• Set problem:
From the entries that follow, reproduce exactly and only the lines from the line with "const basket = new THREE.Group();" to the line with "before = set(bpy.data.objects)", endpoints included.

Scripts that build objects
============
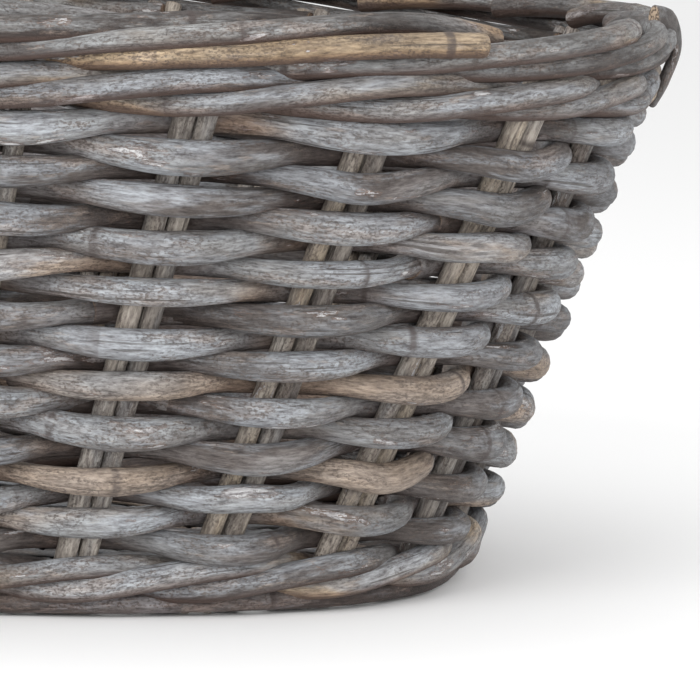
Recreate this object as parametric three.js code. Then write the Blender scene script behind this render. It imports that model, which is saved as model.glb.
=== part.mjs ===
// Wicker log basket: an open, tapered basket of thick grey-washed rattan.
// Millimetres, +Z up, length along X. The origin is at the centre of the base, on the floor.
import * as THREE from "three";

// ---------- driving dimensions (mm) ----------

// The wall is a superellipse |x/a|^m + |y/b|^n = 1 that grows from the floor to the rim level.
const FLOOR = { halfLength: 257, halfWidth: 164, lengthPower: 2, widthPower: 2.8 };
const RIM = { halfLength: 320, halfWidth: 230, lengthPower: 2.8, widthPower: 3.9 };
const RIM_LEVEL = 200;

const STAKE_PAIRS = 30; // upright pairs, evenly spaced round the wall
const STAKE_DIAMETER = 7;
const STAKE_BOTTOM = 1;
const STAKE_TOP = 201;

const WEAVE_ROWS = 19; // one rod each, before one stake pair and behind the next
const ROW_BOTTOM = 27.3; // height of the lowest row
const ROW_PITCH = 8;

const ROD_SWING = 11.2; // how far a rod's centre stands in front of or behind the stakes
const ROD_HALF_DEPTH = 4.2;
const HUMP_HALF_HEIGHT = 5.4; // where a row's rod bows round a stake pair
const CROSSING_HALF_HEIGHT = 3.4; // where rods cross between stakes

// The foot, the wale and the border are bands of three interlaced rods.
const BAND_RODS = 3;
const FOOT = { name: "foot_rod", height: 10.6, climb: 5.9, halfHeight: 4.5 };
const WALE = { name: "wale_rod", height: 183.2, climb: 3.4, halfHeight: 2.8 };
const BORDER = { name: "border_rod", height: 197.6, climb: 4.3, halfHeight: 3.5 };

const BASE_THICKNESS = 5.5;
const BASE_INSET = 12; // from the stakes' line to the edge of the base

// ---------- finishes ----------

const rattan = (color) => new THREE.MeshStandardMaterial({ color, roughness: 0.75, metalness: 0 });
const WEAVER_FINISH = rattan(0x8d8886);
const STAKE_FINISH = rattan(0x98897b);
const BAND_FINISH = rattan(0x97918d);
const BASE_FINISH = rattan(0x857c76);

// ---------- the wall's outline ----------

// Gives points at equal steps of length, anticlockwise from the middle of the front (-Y) side.
function makeOutline({ halfLength, halfWidth, lengthPower, widthPower }) {
  const steps = 1440;
  const points = [];
  for (let i = 0; i <= steps; i++) {
    const angle = (2 * Math.PI * i) / steps;
    const c = Math.cos(angle);
    const s = Math.sin(angle);
    const x = halfLength * Math.sign(s) * Math.abs(s) ** (2 / lengthPower);
    const y = -halfWidth * Math.sign(c) * Math.abs(c) ** (2 / widthPower);
    points.push(new THREE.Vector2(x, y));
  }
  const lengths = [0];
  for (let i = 1; i <= steps; i++) {
    lengths.push(lengths[i - 1] + points[i].distanceTo(points[i - 1]));
  }
  return (fraction) => {
    const target = (fraction - Math.floor(fraction)) * lengths[steps];
    let i = 1;
    while (lengths[i] < target) i++;
    const part = (target - lengths[i - 1]) / (lengths[i] - lengths[i - 1]);
    return points[i - 1].clone().lerp(points[i], part);
  };
}

const floorOutline = makeOutline(FLOOR);
const rimOutline = makeOutline(RIM);

// A point on the stakes' line. A station counts stake spacings from the middle of the front.
function wallPoint(station, height) {
  const fraction = station / STAKE_PAIRS;
  return floorOutline(fraction).lerp(rimOutline(fraction), height / RIM_LEVEL);
}

// The level direction that points straight out of the wall.
function wallOutward(station, height) {
  const before = wallPoint(station - 0.1, height);
  const after = wallPoint(station + 0.1, height);
  const along = after.sub(before).normalize();
  return new THREE.Vector2(along.y, -along.x);
}

// ---------- meshes ----------

function meshFrom(name, positions, faces, material) {
  const geometry = new THREE.BufferGeometry();
  geometry.setAttribute("position", new THREE.Float32BufferAttribute(positions, 3));
  geometry.setIndex(faces);
  geometry.computeVertexNormals();
  const mesh = new THREE.Mesh(geometry, material);
  mesh.name = name;
  return mesh;
}

// A rod that runs once round the wall and joins itself. Its section is a lens.
// shape(station) gives its centre's swing and height, and half its own height.
function ringRod(name, stationsPerStep, shape, material) {
  const positions = [];
  const faces = [];
  const steps = Math.round(STAKE_PAIRS / stationsPerStep);
  for (let i = 0; i < steps; i++) {
    const station = i * stationsPerStep;
    const { swing, height, halfHeight } = shape(station);
    const out = wallOutward(station, height);
    const middle = wallPoint(station, height).addScaledVector(out, swing);
    const outer = middle.clone().addScaledVector(out, ROD_HALF_DEPTH);
    const inner = middle.clone().addScaledVector(out, -ROD_HALF_DEPTH);
    positions.push(outer.x, outer.y, height);
    positions.push(middle.x, middle.y, height + halfHeight);
    positions.push(inner.x, inner.y, height);
    positions.push(middle.x, middle.y, height - halfHeight);
    for (let side = 0; side < 4; side++) {
      const a = 4 * i + side;
      const b = 4 * i + ((side + 1) % 4);
      const c = (a + 4) % (4 * steps);
      const d = (b + 4) % (4 * steps);
      faces.push(a, c, b, b, c, d);
    }
  }
  return meshFrom(name, positions, faces, material);
}

// ---------- the upright stakes ----------

// Two touching rods, side by side along the wall, as one outline.
function stakePairSection() {
  const r = STAKE_DIAMETER / 2;
  const corners = [];
  for (const side of [1, -1]) {
    for (const degrees of [-125, -55, 0, 55, 125]) {
      const angle = THREE.MathUtils.degToRad(degrees);
      corners.push([side * (r + r * Math.cos(angle)), side * r * Math.sin(angle)]);
    }
  }
  return corners;
}

function stakePair(index) {
  const section = stakePairSection();
  const positions = [];
  const faces = [];
  for (const height of [STAKE_BOTTOM, STAKE_TOP]) {
    const centre = wallPoint(index, height);
    const out = wallOutward(index, (STAKE_BOTTOM + STAKE_TOP) / 2);
    const along = new THREE.Vector2(-out.y, out.x);
    for (const [u, v] of section) {
      const corner = centre.clone().addScaledVector(along, u).addScaledVector(out, -v);
      positions.push(corner.x, corner.y, height);
    }
  }
  const n = section.length;
  for (let i = 0; i < n; i++) {
    const j = (i + 1) % n;
    faces.push(i, j, i + n, j, j + n, i + n);
  }
  const flat = section.map(([u, v]) => new THREE.Vector2(u, v));
  for (const [a, b, c] of THREE.ShapeUtils.triangulateShape(flat, [])) {
    faces.push(a, c, b, a + n, b + n, c + n);
  }
  const number = String(index + 1).padStart(2, "0");
  return meshFrom(`stake_pair_${number}`, positions, faces, STAKE_FINISH);
}

// ---------- the woven rods ----------

function weaveRow(row) {
  const height = ROW_BOTTOM + row * ROW_PITCH;
  const firstSide = row % 2 === 0 ? 1 : -1;
  const shape = (station) => {
    const wave = firstSide * Math.cos(Math.PI * station);
    const bow = Math.abs(wave) * (HUMP_HALF_HEIGHT - CROSSING_HALF_HEIGHT);
    return { swing: ROD_SWING * wave, height, halfHeight: CROSSING_HALF_HEIGHT + bow };
  };
  const number = String(row + 1).padStart(2, "0");
  return ringRod(`weave_row_${number}`, 0.5, shape, WEAVER_FINISH);
}

// One of three rods that each pass before two stake pairs, climbing, and then behind one.
function bandRod(band, rod) {
  const swings = [-1, 0, 1, 1, 1, 0];
  const climbs = [0, -1, -1, 0, 1, 1];
  const shape = (station) => {
    const halfSteps = Math.round(2 * (station - rod));
    const phase = ((halfSteps % 6) + 6) % 6;
    return {
      swing: ROD_SWING * swings[phase],
      height: band.height + band.climb * climbs[phase],
      halfHeight: band.halfHeight,
    };
  };
  return ringRod(`${band.name}_${rod + 1}`, 0.5, shape, BAND_FINISH);
}

// ---------- the base ----------

function basePanel() {
  const outline = makeOutline({
    halfLength: FLOOR.halfLength - BASE_INSET,
    halfWidth: FLOOR.halfWidth - BASE_INSET,
    lengthPower: FLOOR.lengthPower,
    widthPower: FLOOR.widthPower,
  });
  const corners = [];
  for (let i = 0; i < 2 * STAKE_PAIRS; i++) {
    corners.push(outline(i / (2 * STAKE_PAIRS)));
  }
  const geometry = new THREE.ExtrudeGeometry(new THREE.Shape(corners), {
    depth: BASE_THICKNESS,
    bevelEnabled: false,
  });
  const mesh = new THREE.Mesh(geometry, BASE_FINISH);
  mesh.name = "base_panel";
  return mesh;
}

// ---------- the basket ----------

const basket = new THREE.Group();
basket.name = "wicker_log_basket";
basket.add(basePanel());
for (let i = 0; i < STAKE_PAIRS; i++) basket.add(stakePair(i));
for (let row = 0; row < WEAVE_ROWS; row++) basket.add(weaveRow(row));
for (const band of [FOOT, WALE, BORDER]) {
  for (let rod = 0; rod < BAND_RODS; rod++) basket.add(bandRod(band, rod));
}

export default basket;
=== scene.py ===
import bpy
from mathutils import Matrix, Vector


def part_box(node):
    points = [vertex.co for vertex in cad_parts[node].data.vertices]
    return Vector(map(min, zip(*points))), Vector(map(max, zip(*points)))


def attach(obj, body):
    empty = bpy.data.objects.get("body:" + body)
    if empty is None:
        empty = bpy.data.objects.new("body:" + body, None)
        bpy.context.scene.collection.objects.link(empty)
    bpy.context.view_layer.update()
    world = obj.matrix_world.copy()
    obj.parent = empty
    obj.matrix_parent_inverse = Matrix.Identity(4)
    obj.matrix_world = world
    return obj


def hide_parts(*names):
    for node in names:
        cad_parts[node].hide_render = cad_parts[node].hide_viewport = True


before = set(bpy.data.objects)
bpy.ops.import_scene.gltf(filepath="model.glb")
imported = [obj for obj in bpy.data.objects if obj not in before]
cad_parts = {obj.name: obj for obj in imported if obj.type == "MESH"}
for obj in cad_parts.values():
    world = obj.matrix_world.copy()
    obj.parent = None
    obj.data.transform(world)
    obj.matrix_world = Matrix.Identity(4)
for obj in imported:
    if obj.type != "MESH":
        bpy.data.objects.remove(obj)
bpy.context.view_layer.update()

import math

import bpy
import numpy as np
from mathutils import Matrix, Vector

# Wicker log basket: every rod of the weave as its own swept strand of washed rattan.
# Metres, Z up, X along the basket. A station counts stake pairs from the middle of the front,
# anticlockwise seen from above.

# ---------- driving dimensions (m) ----------

# Half length, half width, and the powers of x and y in |x/a|^m + |y/b|^n = 1.
FLOOR = (0.257, 0.164, 2.0, 2.8)
RIM = (0.320, 0.230, 2.8, 3.9)
RIM_LEVEL = 0.200

PAIRS = 30
STAKE_RADIUS = 0.0036
STAKE_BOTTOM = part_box("stake_pair_01")[0][2] + 0.0014  # the slanted cut ends stay off the floor
STAKE_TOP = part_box("stake_pair_01")[1][2] - 0.006  # inside the border

ROWS = 19
ROD_RADIUS = 0.0052
ROD_SWING = 0.0090  # a weaver's centre in front of or behind the stakes
HUMP_HALF = 0.0054  # half height of a weaver where it bows over a pair
CROSS_HALF = 0.0042  # and where it is squeezed between stakes
ROD_SAG = 0.0014  # a weaver sinks in front of a pair and rises behind the next

BAND_RODS = 3  # in the foot, in the wale and in the border

# Seeds for the unevenness of each kind of rod.
WEAVE_SEED = 100
STAKE_SEED = 300
FOOT_SEED = 500
WALE_SEED = 520
BORDER_SEED = 560
LOOSE_END_SEED = 620
BASE_SEED = 700
FOOTING_SEED = 800


# ---------- the wall ----------

def superellipse(half_length, half_width, length_power, width_power):
    """Points anticlockwise from the middle of the front, and how far round each one is."""
    steps = 2880
    angle = np.linspace(0, 2 * math.pi, steps + 1)
    c, s = np.cos(angle), np.sin(angle)
    x = half_length * np.sign(s) * np.abs(s) ** (2 / length_power)
    y = -half_width * np.sign(c) * np.abs(c) ** (2 / width_power)
    length = np.r_[0, np.cumsum(np.hypot(np.diff(x), np.diff(y)))]
    return x, y, length / length[-1]


FLOOR_LINE, RIM_LINE = superellipse(*FLOOR), superellipse(*RIM)


def wall(station, height):
    """The stakes' line at stations and heights, as x and y."""
    part = np.mod(np.asarray(station, float) / PAIRS, 1)
    rise = np.asarray(height, float) / RIM_LEVEL
    low = [np.interp(part, FLOOR_LINE[2], FLOOR_LINE[i]) for i in (0, 1)]
    high = [np.interp(part, RIM_LINE[2], RIM_LINE[i]) for i in (0, 1)]
    return np.stack([a + (b - a) * rise for a, b in zip(low, high)], -1)


def outward(station, height):
    """The level direction straight out of the wall."""
    station = np.asarray(station, float)
    along = wall(station + 0.1, height) - wall(station - 0.1, height)
    along /= np.linalg.norm(along, axis=-1, keepdims=True)
    return np.stack([along[..., 1], -along[..., 0]], -1)


def off_wall(station, height, swing):
    """Points that stand off the stakes' line by swing, and the outward direction there."""
    height = np.broadcast_to(height, np.shape(station))
    out = outward(station, height)
    xy = wall(station, height) + out * np.asarray(swing)[..., None]
    return np.c_[xy, height], np.c_[out, np.zeros(len(out))]


# ---------- smooth lines ----------

def smooth_between(a, b, c, d, t):
    """The smooth curve through four even values, t of the way from b to c."""
    return 0.5 * (
        2 * b + (c - a) * t + (2 * a - 5 * b + 4 * c - d) * t**2 + (3 * b - a - 3 * c + d) * t**3
    )


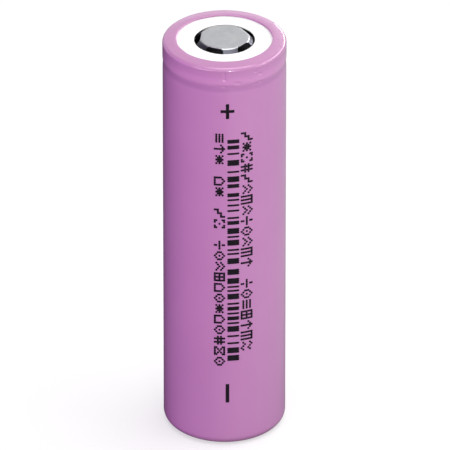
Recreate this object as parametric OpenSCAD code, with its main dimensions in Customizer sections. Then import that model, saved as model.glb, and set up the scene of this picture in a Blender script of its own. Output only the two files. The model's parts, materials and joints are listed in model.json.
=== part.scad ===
// Cylindrical lithium-ion cell with a shrink sleeve, a crimped steel can, a wound electrode roll
// and a current-interrupting vent under its positive terminal.
// The cell stands on its negative end: the origin is the centre of that end and +Z is the positive terminal.
// The front, where the sleeve is printed, faces -Y.

/* [Cell] */
// Outside diameter over the sleeve
cell_d = 18.4; // [18.2:0.1:19]
// Length from the sleeve's bottom lip to the top of the positive terminal
cell_length = 65; // [60:0.5:70]

/* [Sleeve] */
// Thickness of the shrunk film
film = 0.1; // [0.08:0.01:0.12]
// Width of the film that folds over the top edge
top_lip_w = 2.15; // [1.8:0.05:2.4]
// Width of the film that folds under the bottom edge
bottom_lip_w = 2.2; // [2:0.05:2.4]
// Depth to which the film sinks over the can's bead
film_dip = 0.08; // [0.04:0.01:0.12]

/* [Can] */
// Thickness of the can's wall
can_wall = 0.22; // [0.2:0.01:0.24]
// Thickness of the can's floor
can_floor = 0.3; // [0.25:0.05:0.35]
// Outside radius of the can's bottom edge
floor_round = 1.4; // [1.3:0.05:1.5]
// Outside radius of the can's crimped top edge
crimp_round = 0.6; // [0.5:0.05:0.65]
// Width of the can's top that is folded in over the gasket
crimp_w = 2.2; // [2:0.1:2.3]
// Depth of the bead that is rolled into the wall under the crimp
bead_depth = 1.3; // [1.2:0.05:1.35]
// Width of the bead's groove
bead_w = 1.2; // [1.1:0.05:1.3]

/* [Positive end] */
// Diameter of the terminal's flat top
terminal_d = 7.25; // [7:0.05:7.6]
// Height of the terminal above the white insulator ring
terminal_rise = 0.4; // [0.35:0.05:0.45]
// Diameter of the hole in the insulator ring
ring_hole_d = 9; // [8.9:0.05:9.4]
// Number of legs that carry the terminal's top
legs = 5; // [3:1:6]
// Width of the open window between two legs
window_w = 2.6; // [2:0.1:2.8]

/* [Electrode roll] */
// Full turns of the winding
turns = 9; // [8:1:10]
// Radius of the hollow core inside the first turn
core_r = 1.95; // [1.9:0.05:2]
// Thickness of each separator film
separator_t = 0.08; // [0.08:0.01:0.09]

/* [Hidden] */
$fn = 128;

// How far a cutting shape reaches past what it cuts
cut = 1;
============
• Reply:
const basket = new THREE.Group();
basket.name = "wicker_log_basket";
basket.add(basePanel());
for (let i = 0; i < STAKE_PAIRS; i++) basket.add(stakePair(i));
for (let row = 0; row < WEAVE_ROWS; row++) basket.add(weaveRow(row));
for (const band of [FOOT, WALE, BORDER]) {
  for (let rod = 0; rod < BAND_RODS; rod++) basket.add(bandRod(band, rod));
}

export default basket;
=== scene.py ===
import bpy
from mathutils import Matrix, Vector


def part_box(node):
    points = [vertex.co for vertex in cad_parts[node].data.vertices]
    return Vector(map(min, zip(*points))), Vector(map(max, zip(*points)))


def attach(obj, body):
    empty = bpy.data.objects.get("body:" + body)
    if empty is None:
        empty = bpy.data.objects.new("body:" + body, None)
        bpy.context.scene.collection.objects.link(empty)
    bpy.context.view_layer.update()
    world = obj.matrix_world.copy()
    obj.parent = empty
    obj.matrix_parent_inverse = Matrix.Identity(4)
    obj.matrix_world = world
    return obj


def hide_parts(*names):
    for node in names:
        cad_parts[node].hide_render = cad_parts[node].hide_viewport = True


before = set(bpy.data.objects)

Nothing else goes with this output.